The Committee to Protect Journalists has issued its annual report, “Attacks on the Press 2007.” http://www.cpj.org/news/2008/aop01feb08na.html The report discusses troubling trends like “China’s onerous restrictions on the media in the run up to the 2008 Olympic Games, the erosion of press freedom in many of Africa’s new democracies, the criminalization of journalism in central Asia, and the increasing use of vague ‘antistate’ charges to jail journalists around the world.”
The report also details how 65 journalists were killed worldwide in 2007, which CPJ notes is the highest toll in more than a decade. Scores more suffered assault, imprisonment, censorship, and legal harassment.
We here at VOA lament the toll and the trends. Just days ago VOA issued its own statement http://www.voanews.com/english/About/2008-01-28-voa57.cfm condemning the beating of Goran Gavrilov, General Manager of Kanal 77, which rebroadcasts VOA's Macedonian-language radio programs across its nation-wide network. Mr. Gavrilov was beaten violently outside his home in Stip, Macedonia on the night of January 25.
VOA Director Danforth Austin has called for a full investigation into what he described as a brutal attack. As he put it, “To tolerate such violence against the media --- the free flow of ideas --- would be a step backwards for Macedonia."
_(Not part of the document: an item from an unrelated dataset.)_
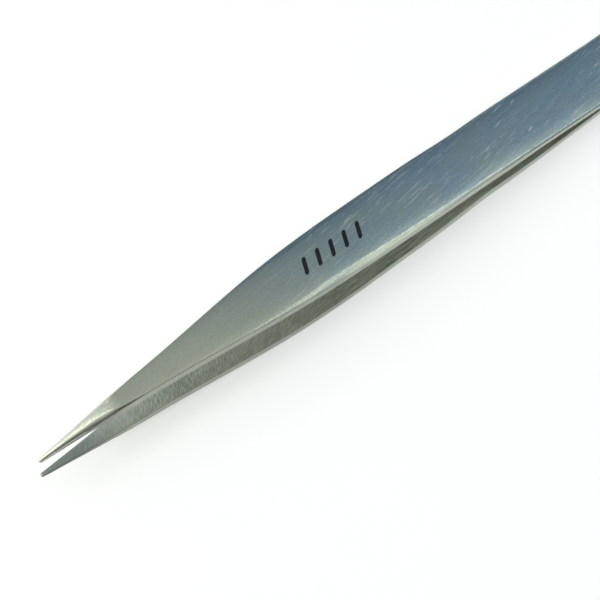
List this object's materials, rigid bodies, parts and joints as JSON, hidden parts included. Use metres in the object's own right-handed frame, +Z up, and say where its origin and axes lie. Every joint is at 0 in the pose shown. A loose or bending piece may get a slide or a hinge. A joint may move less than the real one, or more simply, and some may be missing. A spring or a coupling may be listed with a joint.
{
  "type": "precision tweezers",
  "caption": "Fine-tipped steel tweezers: two bowed spring arms welded at the heel, with needle points that meet when the arms are squeezed.",
  "frame": {"origin": "on the surface the tweezers lie on, under the centre of their box", "axes": "+X from the tips to the heel, +Y across the width, +Z up, the way the jaws open"},
  "size_m": [0.1201, 0.0098, 0.0109],
  "materials": {
    "arm_steel": "satin, brushed lengthwise",
    "weld_steel": "fused, dull",
    "mark_ink": "printed ink"
  },
  "bodies": {
    "heel": {"upper_heel": "arm_steel", "lower_heel": "arm_steel", "spot_welds": "weld_steel"},
    "upper_arm": {"upper_blade": "arm_steel"},
    "lower_arm": {"lower_blade": "arm_steel"}
  },
  "joints": [
    {"name": "upper_arm_flex", "type": "hinge", "parent": "heel", "child": "upper_arm", "pos_m": [0.03802, 0, 0.00354], "axis": [0, -1, 0], "range_deg": [0, 1.37], "stiffness_Nm_per_rad": 3.7},
    {"name": "lower_arm_flex", "type": "hinge", "parent": "heel", "child": "lower_arm", "pos_m": [0.03789, 0, 0.00105], "axis": [0, 1, 0], "range_deg": [0, 1.37], "stiffness_Nm_per_rad": 3.7}
  ]
}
One of those journalists killed in 2007 worked for us. Alisher Saipov, a journalist who reported extensively for VOA's Uzbek language service was killed outside his office in Osh, Kyrgyzstan. At the time, last October, Director Austin said “We are all deeply saddened by Alisher's brutal death but firmly resolved to continue reporting events in Kyrgyzstan and throughout Central Asia." (See story at http://www.voanews.com/english/archive/2007-10/2007-10-25-voa29.cfm ; also statement at http://www.voanews.com/english/About/2007-10-24-Saipov-Killed.cfm )
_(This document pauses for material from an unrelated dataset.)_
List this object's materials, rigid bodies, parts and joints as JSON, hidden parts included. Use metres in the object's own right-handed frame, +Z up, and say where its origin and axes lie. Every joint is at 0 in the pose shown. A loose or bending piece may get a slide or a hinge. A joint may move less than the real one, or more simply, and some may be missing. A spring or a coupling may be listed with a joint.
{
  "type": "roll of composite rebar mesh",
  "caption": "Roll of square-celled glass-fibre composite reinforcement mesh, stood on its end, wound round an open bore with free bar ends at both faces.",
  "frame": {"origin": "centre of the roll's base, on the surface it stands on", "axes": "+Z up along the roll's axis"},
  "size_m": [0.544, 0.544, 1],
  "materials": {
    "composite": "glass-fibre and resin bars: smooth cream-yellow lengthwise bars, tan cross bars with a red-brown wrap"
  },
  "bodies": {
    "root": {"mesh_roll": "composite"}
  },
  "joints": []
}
VOA joined other major international broadcasters recently in a joint statement calling on governments worldwide to “end any and all practices that hamper the rights of people everywhere to receive and impart information.”
The full statement put it this way:
“In recent years, international broadcasters have seen grave and rising threats to the right to gather information and communicate it across national borders.
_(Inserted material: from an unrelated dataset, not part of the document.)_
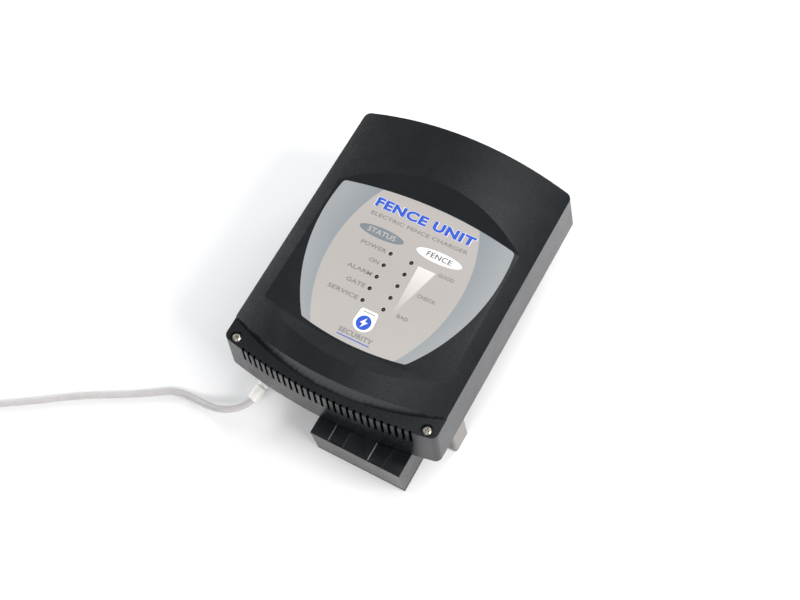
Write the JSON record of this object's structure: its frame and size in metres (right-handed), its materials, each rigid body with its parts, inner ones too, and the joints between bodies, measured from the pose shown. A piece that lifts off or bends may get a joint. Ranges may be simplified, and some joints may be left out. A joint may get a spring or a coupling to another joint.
{
  "type": "electric fence energizer",
  "caption": "Wall-box fence energizer: domed hinged cover with status lamps, back box with battery and pulse boards, drop-down terminal bay and a mains lead.",
  "frame": {"origin": "centre of the flat back of the back box, which lies on the wall or table", "axes": "+X to the right and +Y up the wall, both seen from the front with the terminal bay at the bottom; +Z out of the wall through the label"},
  "size_m": [0.4492, 0.5237, 0.09],
  "materials": {
    "cover_plastic": "moulded ABS, fine spark texture, blue-black",
    "box_plastic": "moulded ABS, fine spark texture, dark grey",
    "grey_plastic": "moulded PVC, light warm grey",
    "label_film": "printed polycarbonate film, satin",
    "lamp_lens": "tinted clear epoxy, unlit",
    "natural_nylon": "moulded natural nylon, slightly see-through",
    "lead_sheath": "extruded PVC, pale grey",
    "plug_plastic": "moulded PVC, pale grey",
    "cover_screw_steel": "zinc-plated steel, pan head, cross recess",
    "steel": "zinc-plated steel",
    "zinc_strip": "pressed zinc-plated strip",
    "core_steel": "stacked, varnished core plates",
    "coil_tape": "yellow polyester tape over copper wire",
    "potting": "black cast resin",
    "capacitor_sleeve": "shrunk PVC sleeve, dark blue",
    "fin_aluminium": "extruded, sawn ends",
    "relay_case": "moulded, cream",
    "fuse_glass": "clear tube",
    "terminal_green": "moulded polyamide, green",
    "block_plastic": "moulded melamine, cream",
    "circuit_board": "glass-epoxy laminate, green solder mask",
    "battery_case": "moulded ABS, dark grey",
    "brass": "machined, nickel flash worn off"
  },
  "bodies": {
    "base": {"base_tray": "box_plastic", "hinge_pins": "steel", "battery": "battery_case", "battery_strap": "zinc_strip", "strap_screws": "steel", "battery_tabs": "brass", "main_board": "circuit_board", "board_screws": "steel", "mains_transformer_core": "core_steel", "mains_transformer_coil": "coil_tape", "pulse_transformer_core": "core_steel", "pulse_transformer_coil": "potting", "storage_capacitors": "capacitor_sleeve", "heat_sink": "fin_aluminium", "relays": "relay_case", "fuse_holder": "relay_case", "fuse": "fuse_glass", "buzzer": "potting", "mains_terminals": "terminal_green", "signal_terminals": "terminal_green", "fence_terminal_block": "block_plastic", "wire_clamps": "brass", "gland_body": "natural_nylon", "gland_locknut": "natural_nylon", "side_entry_box": "grey_plastic", "cord_tube": "lead_sheath", "cord_coil": "lead_sheath", "coil_tie": "natural_nylon", "cord_tail": "lead_sheath", "plug_body": "plug_plastic", "plug_pins": "steel"},
    "cover": {"front_cover": "cover_plastic", "fascia_label": "label_film", "led_board": "circuit_board", "led_board_screws": "steel", "status_leds": "lamp_lens", "fence_leds": "lamp_lens"},
    "screw_left": {"cover_screw_left": "cover_screw_steel"},
    "screw_right": {"cover_screw_right": "cover_screw_steel"},
    "bay_cover": {"terminal_cover": "cover_plastic"},
    "clamp_screw_1": {"terminal_screw_1": "steel"},
    "clamp_screw_2": {"terminal_screw_2": "steel"},
    "clamp_screw_3": {"terminal_screw_3": "steel"},
    "clamp_screw_4": {"terminal_screw_4": "steel"},
    "gland_cap": {"gland_nut": "natural_nylon"}
  },
  "joints": [
    {"name": "cover_hinge", "type": "hinge", "parent": "base", "child": "cover", "pos_m": [0, 0.1287, 0.0345], "axis": [-1, 0, 0], "range_deg": [0, 100]},
    {"name": "cover_screw_left_turn", "type": "hinge", "parent": "cover", "child": "screw_left", "pos_m": [-0.089, -0.1117, 0.07], "axis": [0, 0, 1], "continuous": true},
    {"name": "cover_screw_right_turn", "type": "hinge", "parent": "cover", "child": "screw_right", "pos_m": [0.089, -0.1117, 0.07], "axis": [0, 0, 1], "continuous": true},
    {"name": "bay_cover_slide", "type": "slide", "parent": "base", "child": "bay_cover", "axis": [0, -1, 0], "range_m": [0, 0.034]},
    {"name": "clamp_screw_1_turn", "type": "hinge", "parent": "base", "child": "clamp_screw_1", "pos_m": [0.0095, -0.1325, 0.02], "axis": [0, 0, 1], "continuous": true},
    {"name": "clamp_screw_2_turn", "type": "hinge", "parent": "base", "child": "clamp_screw_2", "pos_m": [0.0265, -0.1325, 0.02], "axis": [0, 0, 1], "continuous": true},
    {"name": "clamp_screw_3_turn", "type": "hinge", "parent": "base", "child": "clamp_screw_3", "pos_m": [0.0435, -0.1325, 0.02], "axis": [0, 0, 1], "continuous": true},
    {"name": "clamp_screw_4_turn", "type": "hinge", "parent": "base", "child": "clamp_screw_4", "pos_m": [0.0605, -0.1325, 0.02], "axis": [0, 0, 1], "continuous": true},
    {"name": "gland_nut_turn", "type": "hinge", "parent": "base", "child": "gland_cap", "pos_m": [-0.0696, -0.11356, 0.019], "axis": [-0.1412, -0.99, 0], "continuous": true}
  ]
}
“A growing number of countries – in Eurasia, Africa, South and East Asia, and Latin America – have restricted or blocked coverage of events of significant public interest. Journalists – including many working for our organizations – have been detained, arrested, expelled, kidnapped or killed.
“Particularly disturbing are new efforts by some governments, through the licensing and regulatory process, to restrict or forbid local rebroadcasts of our programs on radio and television through local partnerships. And more states are deliberately interfering with broadcast signals or are attempting to block or censor the Internet.
“As international broadcasters, we deplore such efforts – and call upon governments to end any and all practices that hamper the right of people everywhere to "receive and impart information and ideas through any media and regardless of frontiers." [United Nations Universal Declaration of Human Rights]
“Each of us has a different history, a different mission, different resources and different experiences, but we all share a common goal – to present accurate and comprehensive news and information to audiences around the world.
“Accordingly, we oppose efforts to restrict this important work, and call upon governments worldwide to halt such practices.
“Adopted in Hilversum, Netherlands on November 30, 2007
BBC World Service (United Kingdom) Deutsche Welle (Germany) Radio France Internationale (France) Radio Netherlands Worldwide (Netherlands)”
We owe it to courageous journalists like Alisher Saipov and Goran Gavrilov as well as to our audiences worldwide to continue fighting for the free flow of information, opinions and ideas.